The bourse, whose index is sub-Saharan Africa’s third-worst performer over the past 12 months after Kenya and Botswana’s, is the second-biggest by market capitalization after South Africa’s, which has a value of $494 billion, according to data compiled by Bloomberg.

Nigerian President Goodluck Jonathan has asked the nation’s Securities and Exchange Commission to get oil exploration and telecommunications companies to trade their shares on the exchange, Arunma Oteh, the regulator’s head, said on Feb. 7.

Oil exploration, power and telecommunications companies aren’t represented on the bourse and “would be totally new areas for the exchange,” said Onyema. Agriculture is “another area where we will be making a push” as it’s underrepresented on the bourse and makes up 40 percent of the West African nation’s gross domestic product, he said.

“We really want them because we believe a well functioning capital market is a good barometer for the economy,” Onyema said. “So where these major sectors are not represented in our capital markets today we are not giving you an accurate picture of the economic potential of Nigeria.”

Demutualization Plan

The exchange of Africa’s top oil producer has no time frame for its plans to demutualize and a committee focusing on the process is scheduled to start next month, Onyema said.

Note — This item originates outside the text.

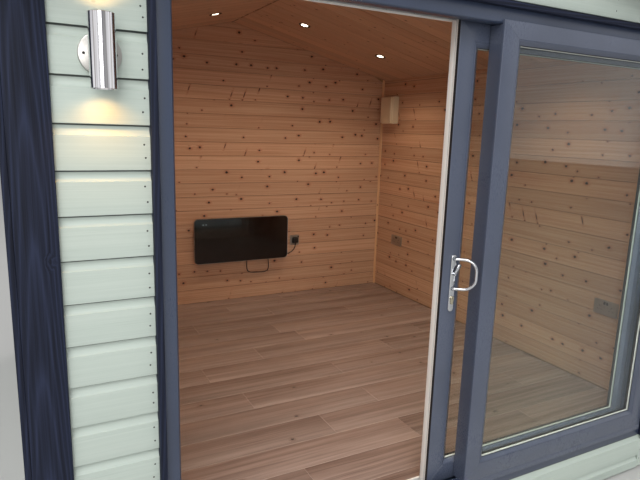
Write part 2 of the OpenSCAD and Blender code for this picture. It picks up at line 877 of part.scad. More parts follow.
base_bearers();
floor_deck();
laminate_floor();
front_wall_left();
front_wall_right();
front_wall_gable();
left_wall();
right_wall();
back_wall();
front_cladding();
gable_cladding();
skirt_cladding();
side_cladding();
back_cladding();
front_lining();
side_linings();
back_lining();
ceiling_lining();
roof_panels();
roof_membrane();
barge_boards();
eaves_fascias();
corner_boards();
door_surround();
door_frame();
door_track();
door_lip();
fixed_sash();
fixed_glass();
sliding_sash();
sliding_glass();
outside_handle();
latch_lever();
key_cylinder();
inside_handle();
light_plates();
light_tubes();
downlights();
heater_panel();
heater_brackets();
heater_cord();
heater_plug();
wall_sockets();
consumer_unit();
corner_beads();
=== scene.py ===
"""Garden office pod, finished round its packed construction.

Sizes are millimetres in the layout's axes: X from the middle of the building, Y back from the face of the
front cladding, Z up from the ground. Skin.build turns them into metres in the frame's axes.
"""

import json
import logging
import math
from collections.abc import Callable
from dataclasses import dataclass
from enum import Enum

import bmesh
import bpy
import numpy as np
from mathutils import Matrix

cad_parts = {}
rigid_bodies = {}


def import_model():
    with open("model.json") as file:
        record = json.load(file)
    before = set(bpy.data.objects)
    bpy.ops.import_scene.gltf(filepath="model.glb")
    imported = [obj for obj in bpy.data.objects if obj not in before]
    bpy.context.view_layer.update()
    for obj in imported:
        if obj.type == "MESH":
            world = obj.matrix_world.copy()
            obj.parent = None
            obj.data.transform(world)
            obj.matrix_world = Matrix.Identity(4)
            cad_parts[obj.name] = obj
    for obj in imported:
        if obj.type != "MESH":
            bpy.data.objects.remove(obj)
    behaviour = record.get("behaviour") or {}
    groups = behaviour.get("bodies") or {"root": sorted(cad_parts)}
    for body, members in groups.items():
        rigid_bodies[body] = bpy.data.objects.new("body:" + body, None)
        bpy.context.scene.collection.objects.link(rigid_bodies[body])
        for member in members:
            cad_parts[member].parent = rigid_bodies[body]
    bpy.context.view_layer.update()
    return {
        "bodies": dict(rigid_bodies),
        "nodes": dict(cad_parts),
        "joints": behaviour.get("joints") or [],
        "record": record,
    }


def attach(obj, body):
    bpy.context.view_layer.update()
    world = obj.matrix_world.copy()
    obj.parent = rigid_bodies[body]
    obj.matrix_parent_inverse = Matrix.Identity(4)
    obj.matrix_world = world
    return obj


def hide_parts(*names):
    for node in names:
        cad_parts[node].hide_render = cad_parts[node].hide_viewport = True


log = logging.getLogger("pod")
Array = np.ndarray
Socket = bpy.types.NodeSocket
Material = bpy.types.Material
Point = tuple[float, float, float]
Colour = tuple[float, float, float, float]

# Directions in the layout: the rear is away from the door's side
RIGHT, REAR, UP = (1, 0, 0), (0, 1, 0), (0, 0, 1)
LEFT, OUT, DOWN = (-1, 0, 0), (0, -1, 0), (0, 0, -1)

# The layout's Y at the frame's origin, the roof's fall for each millimetre across, and the walls' peak
LAYOUT_MIDDLE = 1420.0
SLOPE = 0.2415
WALL_TOP = 2435.3


def paint(red: int, green: int, blue: int) -> Colour:
    """Gives a colour chart's numbers as a linear colour.

    Args:
        red: the chart's red, from 0 to 255.
        green: its green.
        blue: its blue.

    Returns:
        The colour: each number c, as a share of 255, becomes c / 12.92 up to 0.04045 and
        ((c + 0.055) / 1.055)^2.4 above it.
    """
    c = np.array([red, green, blue]) / 255
    linear = np.where(c <= 0.04045, c / 12.92, ((c + 0.055) / 1.055) ** 2.4)
    return (*linear.tolist(), 1.0)


def rounded(corners: list, radius: float | list, steps: int = 3, closed: bool = True) -> Array:
    """Rounds the corners of an outline.

    Each corner becomes an arc about a point on its bisector, radius / sin(half the corner's angle) away. The
    arc's points turn evenly from one tangent point to the other.

    Args:
        corners: the outline's corners, in two or three dimensions.
        radius: one radius, or one for each corner.
        steps: the number of segments in each arc.
        closed: False keeps the first and last corners as plain ends.

    Returns:
        The rounded outline's points, in order.
    """
    p = np.asarray(corners, float)
    back, ahead = np.roll(p, 1, 0) - p, np.roll(p, -1, 0) - p
    back /= np.linalg.norm(back, axis=1)[:, None]
    ahead /= np.linalg.norm(ahead, axis=1)[:, None]
    half = np.arccos(np.clip((back * ahead).sum(1), -0.999999, 0.999999))[:, None] / 2
    r = np.broadcast_to(radius, len(p))[:, None].astype(float)
    middle = back + ahead
    middle /= np.maximum(np.linalg.norm(middle, axis=1), 1e-9)[:, None]
    centre = p + middle * r / np.sin(half)
    first, last = p + back * r / np.tan(half) - centre, p + ahead * r / np.tan(half) - centre
    turn = (math.pi - 2 * half)[:, None]
    t = np.linspace(0, 1, steps + 1)[None, :, None]
    arc = (np.sin((1 - t) * turn) * first[:, None] + np.sin(t * turn) * last[:, None]) / np.sin(turn)
    points = centre[:, None] + arc
    if closed:
        return points.reshape(-1, p.shape[1])
    return np.concatenate([p[:1], points[1:-1].reshape(-1, p.shape[1]), p[-1:]])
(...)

“We want to do it right, we don’t want to do it in a rush,” he said. “We want to make sure we take into consideration all the stakeholders and we address all the key questions that need to be addressed as part of the demutualization process.”

Onyema, who started work in April, replaced Emmanuel Ikazoboh who was appointed in August as interim administrator after the Securities and Exchange Commission removed former head Ndi Okereke-Onyiuke, as part of measures to address “inadequate oversight of the exchange,” it said.

Onyema joined the Nigerian bourse from the American Stock Exchange, where he was a senior vice president and chief administrative officer.